Photos courtesy of Associazione Italiana Tecnico Economica del Cemento

Church completed. Photos courtesy of Andrea Jemolo.

On the main facade, there is a belfry with five bells, corresponding to the five continents.

Back view of the complex, the parish center, parking lot and basketball court. 3D Image courtesy of Alessandro Cecchelli

Top view showing the glass skylights. 3D Image courtesy of Alessandro Cecchelli

The interior of the church is impressively lighted, giving different types of light from the glazing surfaces above and the facade of the building, as well of the light that plays with the convex surfaces of the sails. A prism located in the altar area uses beveled windows to achieve indirect lighting, recalling the effect of the church of Notre Dame du Haut, Le Corbusier , of which Meier is a declared admirer.

In the opposite extreme, near the entrance, lies the pipe organ, mounted on another prism which surfaces and edges are broken by the architect to create a transparent virtual target volume, which seemed to float on the marble wall.

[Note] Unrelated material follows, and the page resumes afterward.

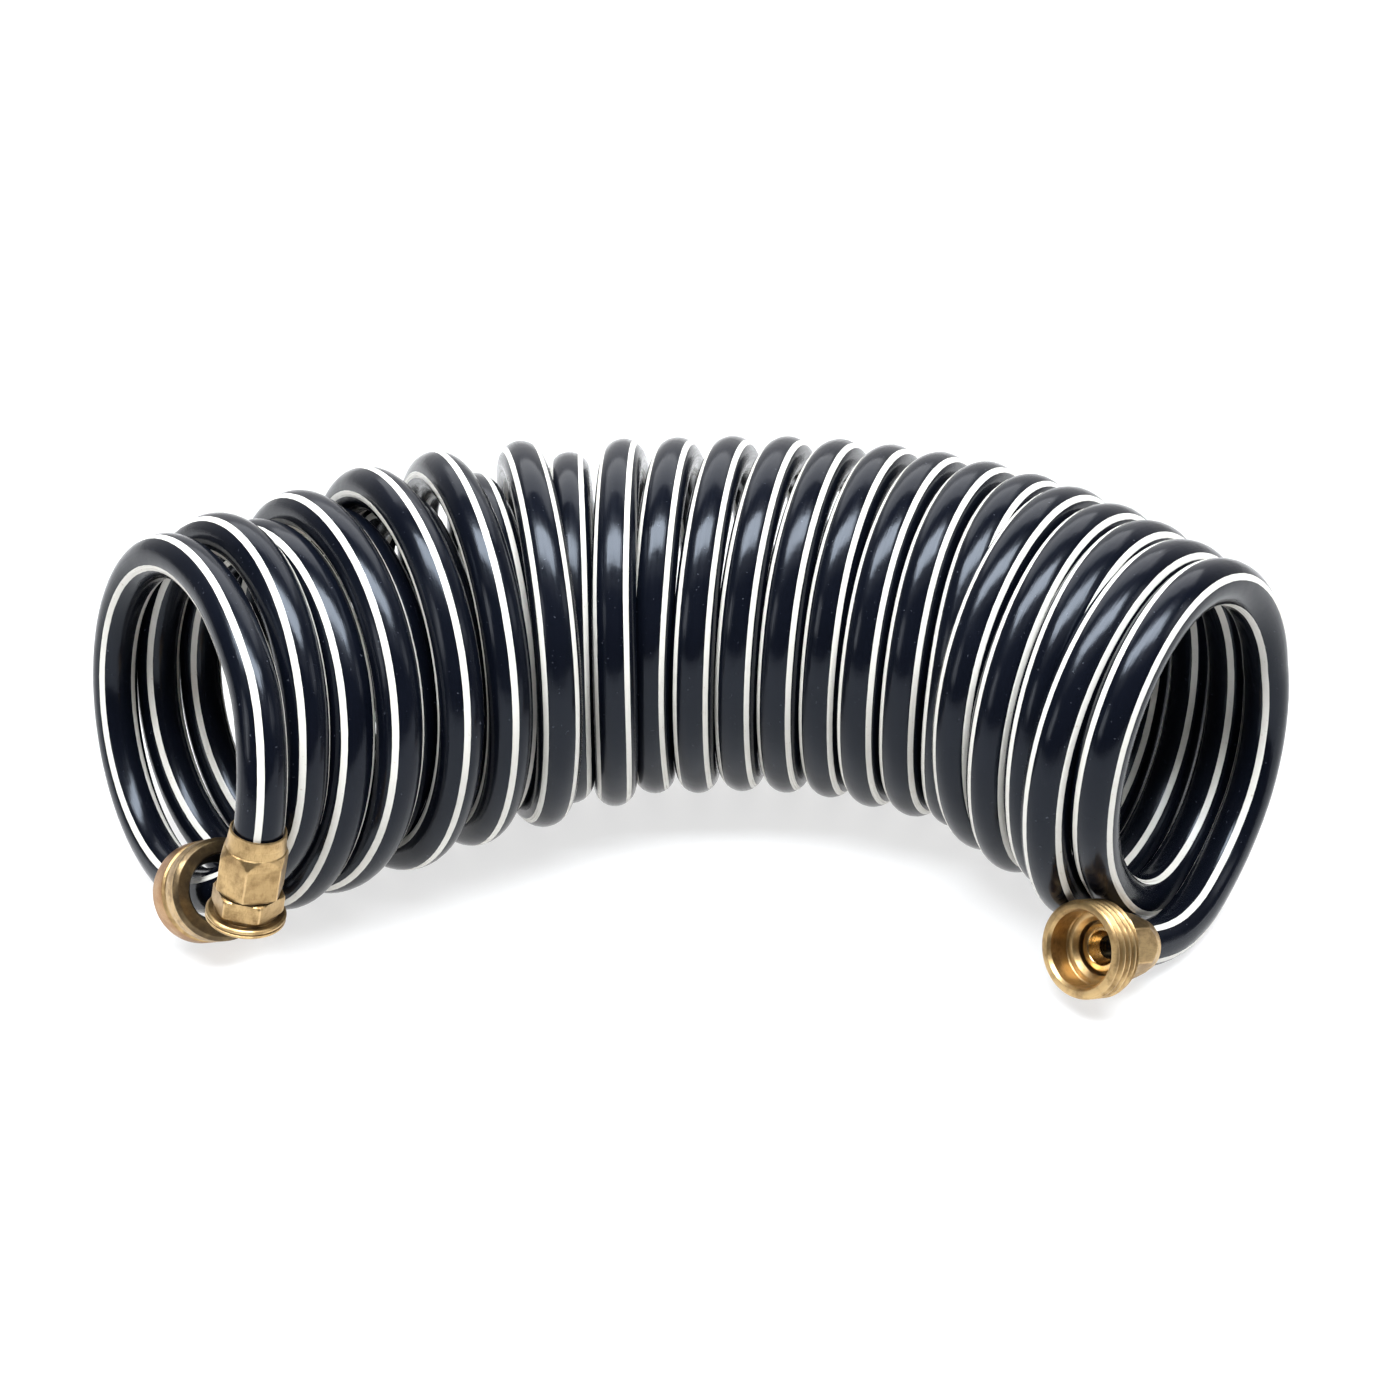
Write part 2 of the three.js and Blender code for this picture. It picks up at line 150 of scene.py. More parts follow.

Interior detail showing the pipe organ. Photo C. Zeballos

The wall opposite the sails is covered with wooden slats, which provides warmth to the space.

The furniture, according to the minimalistic aesthetics of the church, has a very pure and simple style. The altar, made of travertine marble, again resembles the shape of a boat.

This building not only is a beautiful monument added to the rich religious heritage in Rome, but also became a landmark that revitalized the Tor Tre Teste neighborhood, attracting more than 35,000 visitors a year.

Nocturnal Back view. Photo courtesy of Enrico Cano

Click here to see a beautiful 3D animation for the Jubilee Church, by Roberto de Angelis

"Transparency and light cascade down from the skylit roof, literally invading the interior of the church also penetrating from below through a narrow slot opened at floor level. People in the atrium are enveloped with mystical light."


The most striking aspect of the church is the contrast of white forms with blue sky and the superb concept of natural light... What a bad luck to arrive here on a rainy day!